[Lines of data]
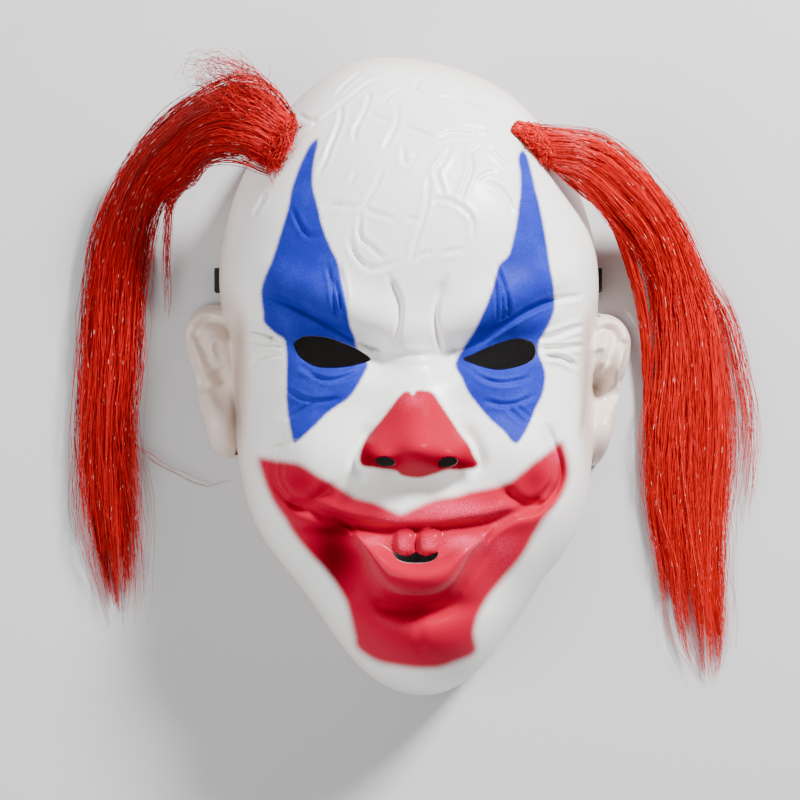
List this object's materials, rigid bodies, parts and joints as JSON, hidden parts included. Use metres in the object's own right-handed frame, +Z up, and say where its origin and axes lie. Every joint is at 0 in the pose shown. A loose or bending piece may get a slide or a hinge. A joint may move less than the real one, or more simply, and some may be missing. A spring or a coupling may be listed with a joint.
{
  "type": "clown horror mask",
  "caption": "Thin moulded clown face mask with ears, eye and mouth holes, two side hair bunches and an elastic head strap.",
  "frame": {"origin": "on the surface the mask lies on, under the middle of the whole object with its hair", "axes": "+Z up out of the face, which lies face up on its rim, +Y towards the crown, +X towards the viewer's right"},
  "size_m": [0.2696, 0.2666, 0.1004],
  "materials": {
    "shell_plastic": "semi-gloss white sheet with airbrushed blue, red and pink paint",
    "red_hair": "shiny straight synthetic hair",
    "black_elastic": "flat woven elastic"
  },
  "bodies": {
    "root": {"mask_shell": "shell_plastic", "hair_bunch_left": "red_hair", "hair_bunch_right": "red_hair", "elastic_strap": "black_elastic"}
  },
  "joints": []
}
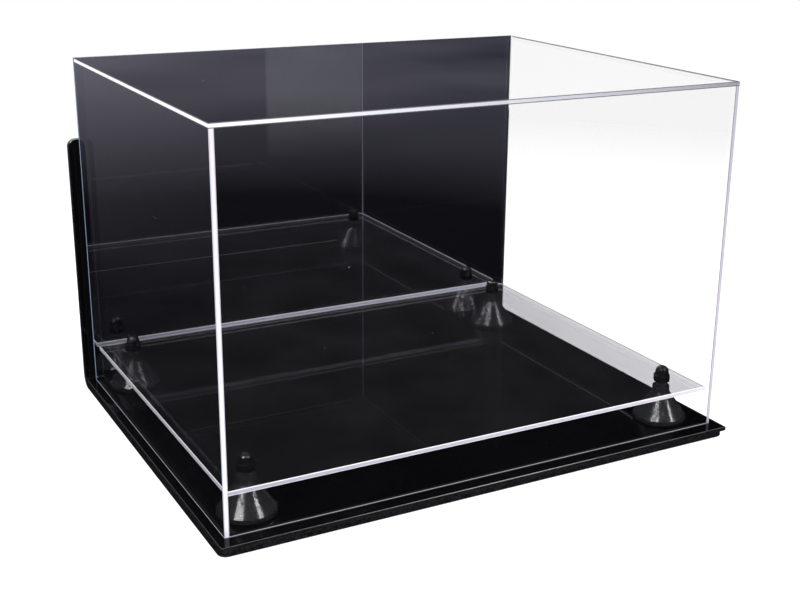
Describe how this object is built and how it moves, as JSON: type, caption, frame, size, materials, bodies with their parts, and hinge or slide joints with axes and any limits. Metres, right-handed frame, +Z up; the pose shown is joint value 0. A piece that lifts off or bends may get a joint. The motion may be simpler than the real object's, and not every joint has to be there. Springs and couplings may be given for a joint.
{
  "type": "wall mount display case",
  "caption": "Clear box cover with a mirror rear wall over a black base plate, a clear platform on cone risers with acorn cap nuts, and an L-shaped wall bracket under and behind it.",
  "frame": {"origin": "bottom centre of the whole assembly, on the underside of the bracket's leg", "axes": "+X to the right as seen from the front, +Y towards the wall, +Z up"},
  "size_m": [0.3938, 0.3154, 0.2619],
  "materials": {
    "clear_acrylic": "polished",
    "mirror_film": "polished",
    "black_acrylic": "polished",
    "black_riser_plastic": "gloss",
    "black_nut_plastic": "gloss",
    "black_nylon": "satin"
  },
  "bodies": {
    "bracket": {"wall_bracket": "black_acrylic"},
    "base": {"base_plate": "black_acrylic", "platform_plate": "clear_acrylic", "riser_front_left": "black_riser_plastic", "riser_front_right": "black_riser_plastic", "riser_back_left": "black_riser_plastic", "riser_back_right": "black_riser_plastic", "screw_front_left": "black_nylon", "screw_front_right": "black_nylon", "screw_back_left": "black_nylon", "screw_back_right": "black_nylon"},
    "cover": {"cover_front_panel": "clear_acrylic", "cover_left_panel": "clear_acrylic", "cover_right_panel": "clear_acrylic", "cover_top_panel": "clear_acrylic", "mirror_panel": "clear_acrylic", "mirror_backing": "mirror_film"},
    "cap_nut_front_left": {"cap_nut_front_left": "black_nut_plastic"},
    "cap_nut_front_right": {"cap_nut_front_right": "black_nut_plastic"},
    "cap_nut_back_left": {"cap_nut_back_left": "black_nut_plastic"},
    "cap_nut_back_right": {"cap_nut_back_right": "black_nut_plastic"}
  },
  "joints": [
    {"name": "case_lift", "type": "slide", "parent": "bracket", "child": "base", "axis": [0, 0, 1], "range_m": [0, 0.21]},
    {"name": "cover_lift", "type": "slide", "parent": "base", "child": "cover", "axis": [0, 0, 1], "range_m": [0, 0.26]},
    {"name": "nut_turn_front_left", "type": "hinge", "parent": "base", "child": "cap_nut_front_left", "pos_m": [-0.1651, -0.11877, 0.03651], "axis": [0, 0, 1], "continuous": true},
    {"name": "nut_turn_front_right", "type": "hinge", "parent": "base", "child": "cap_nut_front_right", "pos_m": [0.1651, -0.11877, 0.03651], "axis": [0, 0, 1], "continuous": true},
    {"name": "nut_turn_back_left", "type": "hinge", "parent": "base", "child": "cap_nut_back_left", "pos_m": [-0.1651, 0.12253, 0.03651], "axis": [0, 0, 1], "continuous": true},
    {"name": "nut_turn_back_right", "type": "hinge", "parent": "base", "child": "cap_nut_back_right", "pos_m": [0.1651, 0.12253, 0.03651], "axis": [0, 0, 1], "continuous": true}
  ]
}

_WRITTEN PROBLEM_. Make an exact copy of the data above.

_RESPONSE TO THE TASK_.
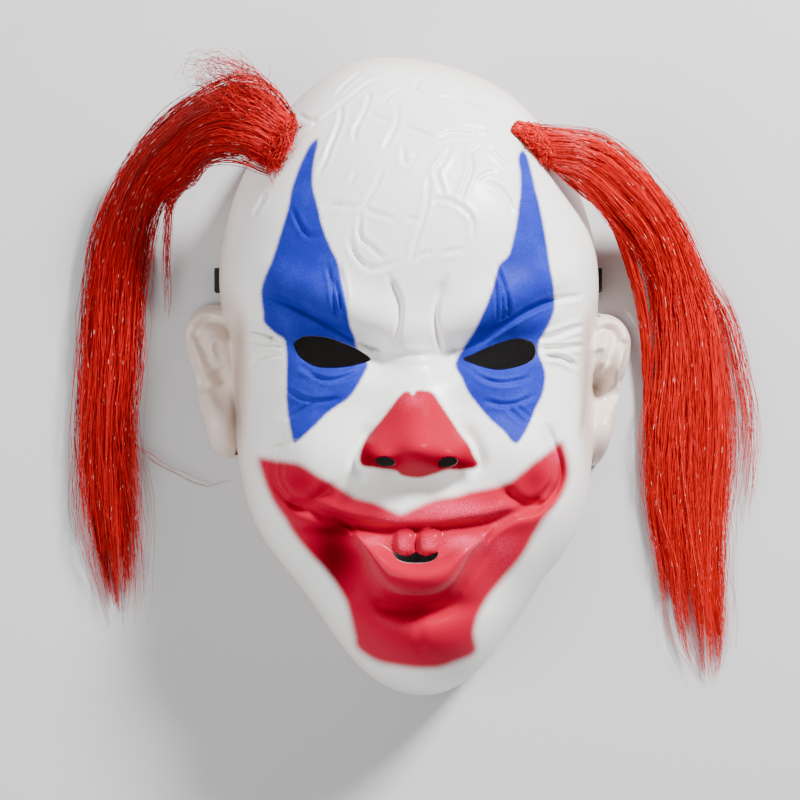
List this object's materials, rigid bodies, parts and joints as JSON, hidden parts included. Use metres in the object's own right-handed frame, +Z up, and say where its origin and axes lie. Every joint is at 0 in the pose shown. A loose or bending piece may get a slide or a hinge. A joint may move less than the real one, or more simply, and some may be missing. A spring or a coupling may be listed with a joint.
{
  "type": "clown horror mask",
  "caption": "Thin moulded clown face mask with ears, eye and mouth holes, two side hair bunches and an elastic head strap.",
  "frame": {"origin": "on the surface the mask lies on, under the middle of the whole object with its hair", "axes": "+Z up out of the face, which lies face up on its rim, +Y towards the crown, +X towards the viewer's right"},
  "size_m": [0.2696, 0.2666, 0.1004],
  "materials": {
    "shell_plastic": "semi-gloss white sheet with airbrushed blue, red and pink paint",
    "red_hair": "shiny straight synthetic hair",
    "black_elastic": "flat woven elastic"
  },
  "bodies": {
    "root": {"mask_shell": "shell_plastic", "hair_bunch_left": "red_hair", "hair_bunch_right": "red_hair", "elastic_strap": "black_elastic"}
  },
  "joints": []
}
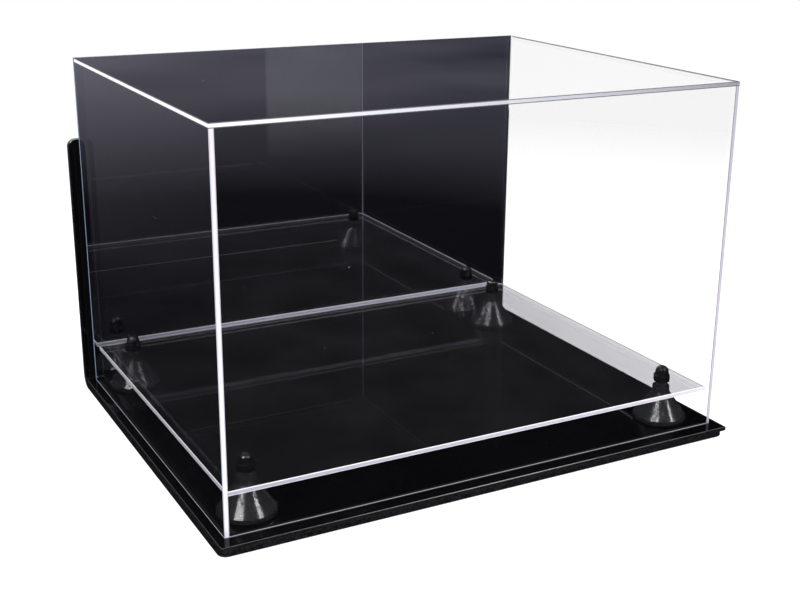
Describe how this object is built and how it moves, as JSON: type, caption, frame, size, materials, bodies with their parts, and hinge or slide joints with axes and any limits. Metres, right-handed frame, +Z up; the pose shown is joint value 0. A piece that lifts off or bends may get a joint. The motion may be simpler than the real object's, and not every joint has to be there. Springs and couplings may be given for a joint.
{
  "type": "wall mount display case",
  "caption": "Clear box cover with a mirror rear wall over a black base plate, a clear platform on cone risers with acorn cap nuts, and an L-shaped wall bracket under and behind it.",
  "frame": {"origin": "bottom centre of the whole assembly, on the underside of the bracket's leg", "axes": "+X to the right as seen from the front, +Y towards the wall, +Z up"},
  "size_m": [0.3938, 0.3154, 0.2619],
  "materials": {
    "clear_acrylic": "polished",
    "mirror_film": "polished",
    "black_acrylic": "polished",
    "black_riser_plastic": "gloss",
    "black_nut_plastic": "gloss",
    "black_nylon": "satin"
  },
  "bodies": {
    "bracket": {"wall_bracket": "black_acrylic"},
    "base": {"base_plate": "black_acrylic", "platform_plate": "clear_acrylic", "riser_front_left": "black_riser_plastic", "riser_front_right": "black_riser_plastic", "riser_back_left": "black_riser_plastic", "riser_back_right": "black_riser_plastic", "screw_front_left": "black_nylon", "screw_front_right": "black_nylon", "screw_back_left": "black_nylon", "screw_back_right": "black_nylon"},
    "cover": {"cover_front_panel": "clear_acrylic", "cover_left_panel": "clear_acrylic", "cover_right_panel": "clear_acrylic", "cover_top_panel": "clear_acrylic", "mirror_panel": "clear_acrylic", "mirror_backing": "mirror_film"},
    "cap_nut_front_left": {"cap_nut_front_left": "black_nut_plastic"},
    "cap_nut_front_right": {"cap_nut_front_right": "black_nut_plastic"},
    "cap_nut_back_left": {"cap_nut_back_left": "black_nut_plastic"},
    "cap_nut_back_right": {"cap_nut_back_right": "black_nut_plastic"}
  },
  "joints": [
    {"name": "case_lift", "type": "slide", "parent": "bracket", "child": "base", "axis": [0, 0, 1], "range_m": [0, 0.21]},
    {"name": "cover_lift", "type": "slide", "parent": "base", "child": "cover", "axis": [0, 0, 1], "range_m": [0, 0.26]},
    {"name": "nut_turn_front_left", "type": "hinge", "parent": "base", "child": "cap_nut_front_left", "pos_m": [-0.1651, -0.11877, 0.03651], "axis": [0, 0, 1], "continuous": true},
    {"name": "nut_turn_front_right", "type": "hinge", "parent": "base", "child": "cap_nut_front_right", "pos_m": [0.1651, -0.11877, 0.03651], "axis": [0, 0, 1], "continuous": true},
    {"name": "nut_turn_back_left", "type": "hinge", "parent": "base", "child": "cap_nut_back_left", "pos_m": [-0.1651, 0.12253, 0.03651], "axis": [0, 0, 1], "continuous": true},
    {"name": "nut_turn_back_right", "type": "hinge", "parent": "base", "child": "cap_nut_back_right", "pos_m": [0.1651, 0.12253, 0.03651], "axis": [0, 0, 1], "continuous": true}
  ]
}